After our first 18 months, Distribution Advocates started to understand that advocating in a totally broken system could only be so effective.
So, I’m going to ask you, the filmmakers in the room, to make some theoretical choices. The premise is that you have a newly completed, independently funded film.
First Question:
Option #1: A 2024 Sundance premiere (or another A+ festival)
Option #2: A million fully watched views of your film via a free online platform
Think carefully and be honest with yourself.
Now let’s up the stakes:
Option #1: A competition slot at Sundance or opening night – whichever one you want
Option #2: Two million views via a partnership with YouTube where you receive a percentage of advertising revenue as well as metrics on who is watching your film.
Last question:
Option #1: Let’s say you went to Sundance. You get good reviews and a major streamer approaches your sales agent and offers to license all rights to your film for $30,000. They love the film and see you as a promising director to work with. Maybe they discuss a potential awards campaign.
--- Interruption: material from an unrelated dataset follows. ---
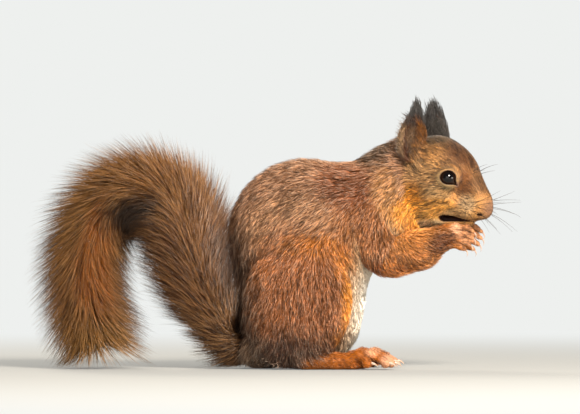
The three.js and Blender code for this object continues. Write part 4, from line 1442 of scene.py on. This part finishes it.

Option #2: Through an easy-to-use tool, your film is booked in micro-cinemas in 100 cities. The tool helps you target specific audiences for your film. You’ll get 40% of all ticket revenue, retain the rights to your film, and receive a $30,000 grant for marketing.
In summary, we are asking:
What if, in our new distribution futures, we don't replicate documentary's many structures of elitism, a scarcity mindset and gatekeeping that have excluded so many from having a seat at the table ?
What if we focus on uplifting the audience and fostering broad inclusivity instead?